Quantitative weak mixing of self-affine tilings
Juan Marshall-Maldonado
TL;DR
This work extends the quantitative analysis of spectral measures for translation actions on tilings from 1D self-similar systems to higher-dimensional self-affine tilings. By relating twisted Birkhoff integrals $S^f_R$ to spectral measures $\sigma_f$ through Fejér kernels, the authors develop a multi-scale framework (tower structure, structure factor, and cocycles) to obtain uniform modulus-of-continuity bounds.
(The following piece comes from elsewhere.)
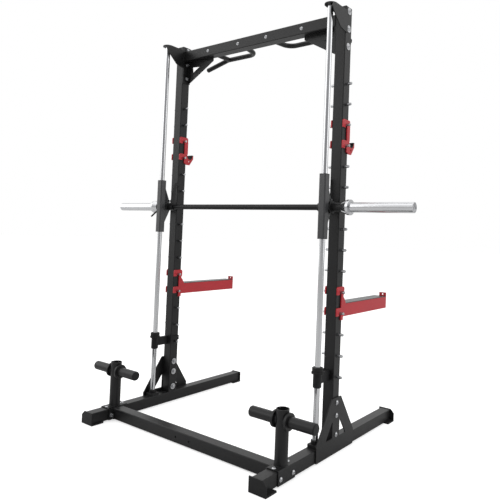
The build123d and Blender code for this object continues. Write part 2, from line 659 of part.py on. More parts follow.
with BuildPart() as carriage_bushings:
    for side in (-1, 1):
        with Locations((side * UPRIGHT_X, ROD_Y, 0)):
            add(linear_bushing.part)
        # The lower bushing is the upper one turned over.
        with Locations(Location((side * UPRIGHT_X, ROD_Y, CARRIAGE_BOTTOM + CARRIAGE_TOP), (180, 0, 0))):
            add(linear_bushing.part)
carriage_bushings.part.label = "carriage_bushings"
export_step(carriage_bushings.part, "parts/carriage_bushings.step")

with BuildPart() as bar_bushes:
    for side in (-1, 1):
        with Locations(along_x(side * (HOUSING_INNER_X + HOUSING_OUTER_X) / 2, BAR_Y, BAR_Z)):
            Cylinder(BUSH_RADIUS, HOUSING_OUTER_X - HOUSING_INNER_X)
            Cylinder(SHAFT_RADIUS + RUNNING_CLEARANCE, BAR_HALF_LENGTH / 4, mode=Mode.SUBTRACT)
bar_bushes.part.label = "bar_bushes"
export_step(bar_bushes.part, "parts/bar_bushes.step")

# ---------------------------------------------------------------- bar

SHAFT_HALF_LENGTH = BAR_HALF_LENGTH - 17
SHAFT_CHAMFER = 1.0
HUB_RING_RADIUS = 31.5
HUB_RING_START = 600.0
HUB_START = 612.0
HUB_END = 668.0
HUB_RADIUS = 24.5
HUB_RING_CHAMFER = 2.0
HOOK_HUB_START = 530.0
HOOK_HUB_END = HOUSING_INNER_X - 1
HOOK_PLATE_START = 545.0
HOOK_PLATE = 8.0
HOOK_HEEL_Y = 6.0
HOOK_THROAT = (2, 26)
HOOK_PEG_GAP = 0.6
FINGER_DEPTH = 14.0
LEVER_RADIUS = 5.0
LEVER_ROUNDING = 2.0
LEVER_REACH = 99.0
LEVER_X = -650.0
LEVER_DROP = 40.0

with BuildPart() as bar_shaft:
    with Locations(along_x(0, BAR_Y, BAR_Z)):
        Cylinder(SHAFT_RADIUS, 2 * SHAFT_HALF_LENGTH)
    chamfer(bar_shaft.edges().filter_by(GeomType.CIRCLE), SHAFT_CHAMFER)
bar_shaft.part.label = "bar_shaft"
export_step(bar_shaft.part, "parts/bar_shaft.step")

with BuildPart() as bar_hubs:
    for side in (-1, 1):
        with BuildSketch(Plane.YZ.offset(side * HUB_RING_START)):
            with Locations((BAR_Y, BAR_Z)):
                Circle(HUB_RING_RADIUS)
                Circle(SHAFT_RADIUS, mode=Mode.SUBTRACT)
        extrude(amount=side * (HUB_START - HUB_RING_START))
        with BuildSketch(Plane.YZ.offset(side * HUB_START)):
            with Locations((BAR_Y, BAR_Z)):
                Circle(HUB_RADIUS)
                Circle(SHAFT_RADIUS, mode=Mode.SUBTRACT)
        extrude(amount=side * (HUB_END - HUB_START))
    rim_edges = bar_hubs.edges().filter_by(lambda edge: edge.geom_type == GeomType.CIRCLE
                                           and edge.radius > HUB_RADIUS + 1)
    chamfer(rim_edges, HUB_RING_CHAMFER)
bar_hubs.part.label = "bar_hubs"
export_step(bar_hubs.part, "parts/bar_hubs.step")

# The hook's finger lies on a circle round the bar, so that turning the bar swings it on to a peg.
hooked_peg_z = min(z for z in PEG_HEIGHTS if z > BAR_Z + 2 * PEG_RADIUS + HOUSING_RADIUS)
hook_reach = hypot(UPRIGHT_Y - BAR_Y, hooked_peg_z - BAR_Z)
latched_angle = degrees(atan2(UPRIGHT_Y - BAR_Y, hooked_peg_z - BAR_Z))
rest_angle = radians(latched_angle - REST_SWING)
hook_plane = Plane(
    origin=(HOOK_PLATE_START, BAR_Y, BAR_Z),
    x_dir=(0, cos(rest_angle), -sin(rest_angle)),
    z_dir=(1, 0, 0),
)
finger_inner = hook_reach + PEG_RADIUS + HOOK_PEG_GAP
finger_outer = finger_inner + FINGER_DEPTH
FINGER_TIP = radians(4.5)
FINGER_ROOT = radians(-4.0)
HOOK_HEEL = radians(-13.0)


def on_circle(radius, angle):
    """A point at this radius from the bar's axis, by its angle from the hook's middle line."""
    return (radius * sin(angle), radius * cos(angle))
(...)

For self-similar tilings, they derive uniform logarithmic decay of spectral measures and Cesàro correlations, establishing explicit weak-mixing rates; for self-affine tilings under strongly totally non-Pisot conditions, they obtain analogous, uniform logarithmic bounds leveraging cohomological finiteness and ergodic-average deviation results. These results generalize the Bufetov–Solomyak methodology to higher dimensions, providing explicit quantitative weak mixing statements with potential applications to the spectral study of aperiodic order in materials and mathematical tiling dynamics.
Abstract
We study the regularity of spectral measures of dynamical systems arising from a translation action on tilings of substitutive nature. The results are inspired in the work of Bufetov and Solomyak, where they established a log-Hölder modulus of continuity of one-dimensional self-similar tiling systems. We generalize this result to higher dimensions in the more general setting of self-affine tilings systems. Further analysis leads to uniform estimates in the whole space of spectral parameters, allowing to deduce logarithmic rates of weak mixing.